There was also a showcase from one of my colleagues, Liam, on his Call for Code project last year. The project, Project Reunite, uses machine learning to help people find lost family members and loved ones after natural disasters. Typically people have to manually trawl through books or website of photos. If there are 50,000 photos then on average you will need to look through 25,000 of them to find the person you are looking for. With Project Reunite's algorithm the user would need to search through on average just 40 photos to find a match.

I have to say, I slept better than I have done for ages that night. It wasn't so much the relief of the confernce being wrapped up. I was pretty confident in that, but I think it was more a feeling of finding a bit more of a “purpose” right now with things all being a bit haywire in the world. This conference was a project that was born in lockdown, and completely executed in our new way of working. I can see us doing more of these in the future.

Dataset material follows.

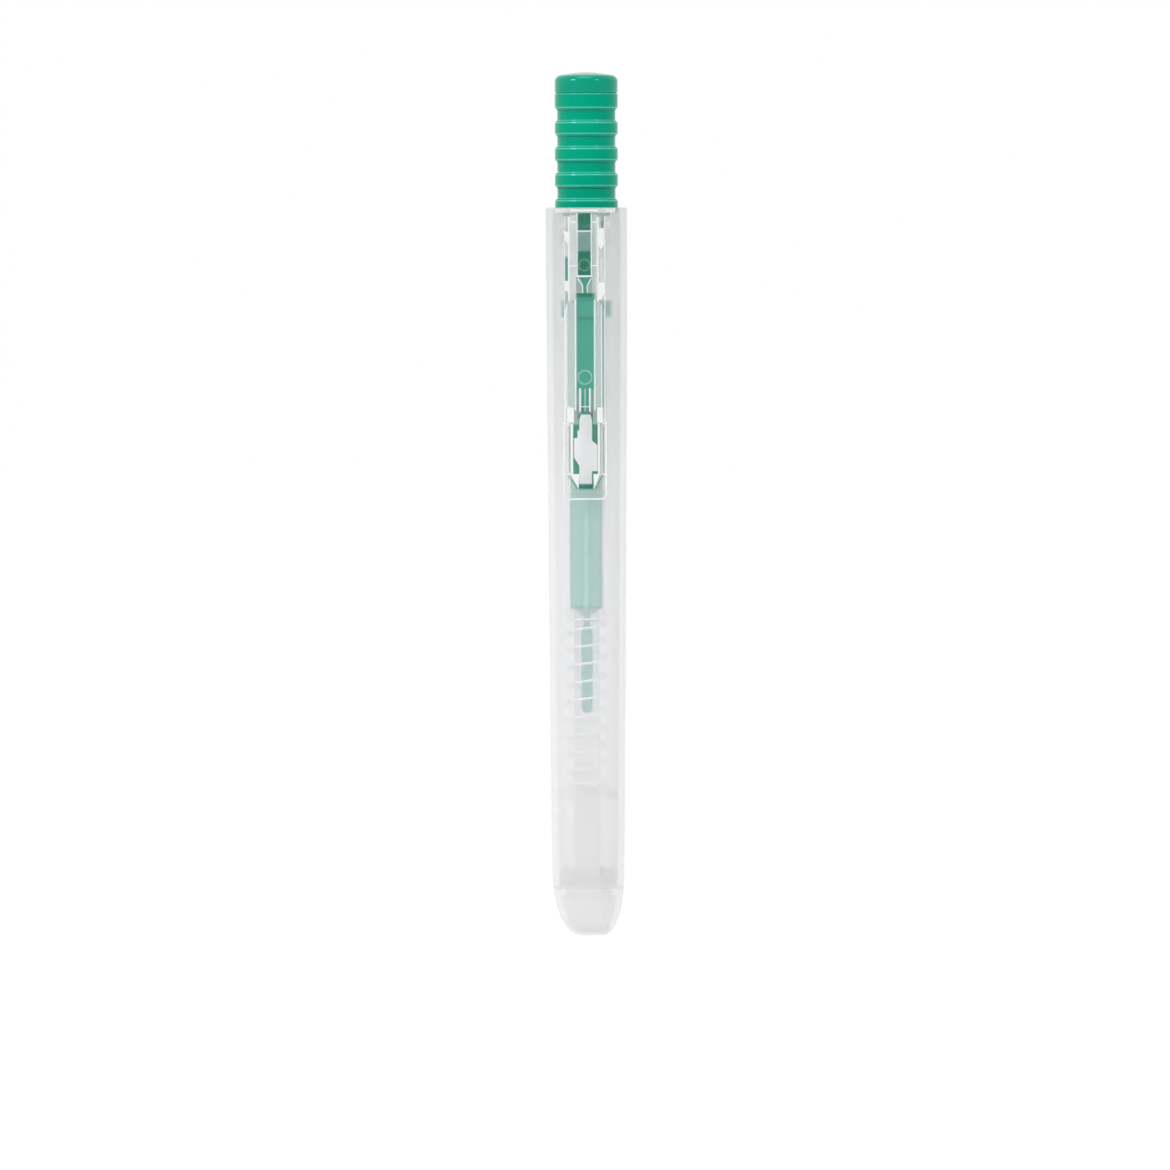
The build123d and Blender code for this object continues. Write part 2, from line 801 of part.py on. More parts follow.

One thing we are finding now is that with the breakdown of physical barriers for conferences, it is easier to pull in diverse and remote speakers. Since everyone is remote.So I'm hoping this brings about more collaboration between the various developer advocacy teams at IBM across the globe.

Twitch Stream

I did another Twitch stream this week on creating an “Autoencoder” in Python. I'll write it up fully in another post like I have done with previous Twitch streams. Annoyingly still had some video lag in this stream. Afterwards I quite Firefox and restarted it and the lag went away, so for future reference that is what I need to try. My hunch is that some other process had had the webcam open and had put it in a strange state causing it to lag.

I'm getting pretty used to doing the Twitch streams, and hopefully should be doing one each week from now on. I'm slowly working through technical issues. Now I have the lighting rig and backgrounds it certainly has a more professional look to it.